In that atmosphere John became entangled in a scandal that jeopardized his national aspirations. It was 1871, and John was in the midst of a futile campaign for governor of Kentucky under the Republican banner. He loyally and steadfastly defended the national party even though it was held in contempt by much of the Bluegrass State. Still, many northerners could only remember the fact that he was from a slave-owning family and had criticized abolitionists before the war. Then came an incident in which John’s drunken cousin from his mother’s side of the family shot a prominent Black federal official in Washington. Though the motive may have been personal—the Black official was advising a person who wanted to sue the cousin over the sale of a faulty stove—many in the Black community saw the case in starkly racial terms.

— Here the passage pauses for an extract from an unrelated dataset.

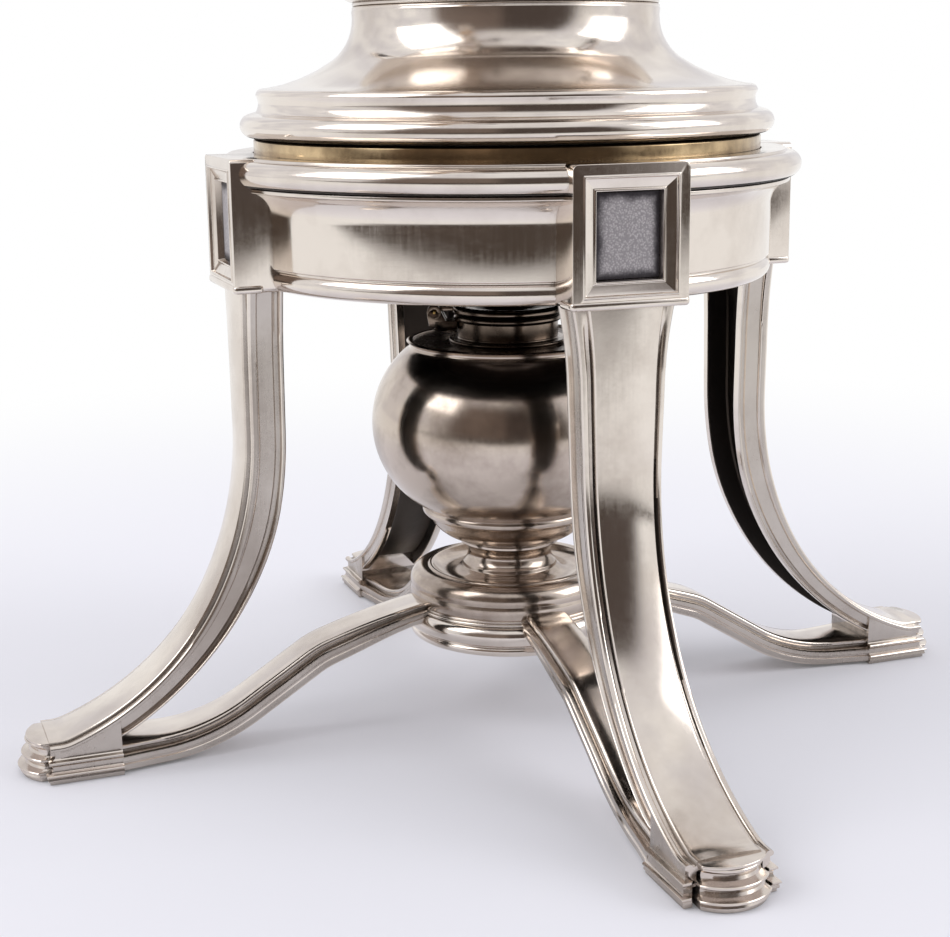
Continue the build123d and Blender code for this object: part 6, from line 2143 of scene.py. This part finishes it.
def main() -> None:
    """Build the samovar's looks, sub-assembly by sub-assembly."""
    logging.basicConfig(level=logging.INFO, format="%(name)s: %(message)s")
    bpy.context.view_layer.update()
    Studio().build()
    shop = Workshop()
    for kind in (StandTop, Leg, Foot, Stretcher, Cradle, Lamp, Snuffer, Urn, Handles, Tap, Lid):
        LOG.info("building %s", kind.__name__)
        kind().build(shop)


if __name__ == "__main__":
    main()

At the time, judicial matters in Washington were handled by the federal government, and it happened that John’s good friend from Kentucky, Benjamin Bristow, was President Ulysses Grant’s solicitor general. When the lawyer for John’s cousin let it be known that he had appealed to John for help, many Black leaders smelled a rat. On the hustings in Kentucky, John seemed unaware of just how harmful to his future ambitions those rumors could be.

When a drunken cousin of John’s shot the renowned Black leader O.S.B. Wall, John’s reputation was tarnished. Robert stepped in to smooth the waters with Black leaders, preserving John’s image in the Republican Party. | O.S.B. Wall in Joseph T. Wilson’s The Black Phalanx: A History of the Negro Soldiers of the United States (1890).

Robert did, and rushed to the capital from his own home in Cincinnati to quell the damage. The victim, Orindatus S. B. Wall, was a Civil War veteran and fellow member of the African-American elite. Wall’s brother-in-law was John Mercer Langston, the founding dean of Howard Law School. Robert was friends with both of them, along with Amanda Wall, who believed her husband had been shot “because he was a colored man and held an office,” as Robert frankly reported to John.

Robert suggested the whole situation was more serious than John believed, noting that Langston—who had the clout to raise a ruckus—believed that “you had written to the president and … authorized other parties to draw on you for large amounts of money for the purpose of clearing” his cousin James Davenport.

Robert proposed a different approach. He defended John to Black leaders in Washington as guilty of nothing more than attempting to spare his family from embarrassment. But, Robert assured them, John had no illusions about the wrongness of his cousin’s actions. Robert, too, had known Davenport “almost from childhood” and described him as having been damaged by the war, in which he fought on the Union side. Robert then brokered a deal: If Davenport were to go free, the Harlan family would guarantee that the troubled man would never set foot in the District of Columbia again. Thus, he would plead guilty to assault with an intent to kill, but President Grant would pardon him on the grounds that he wasn’t in possession of his faculties. The Walls and Langstons kept quiet, and the Harlans satisfied their end of the bargain.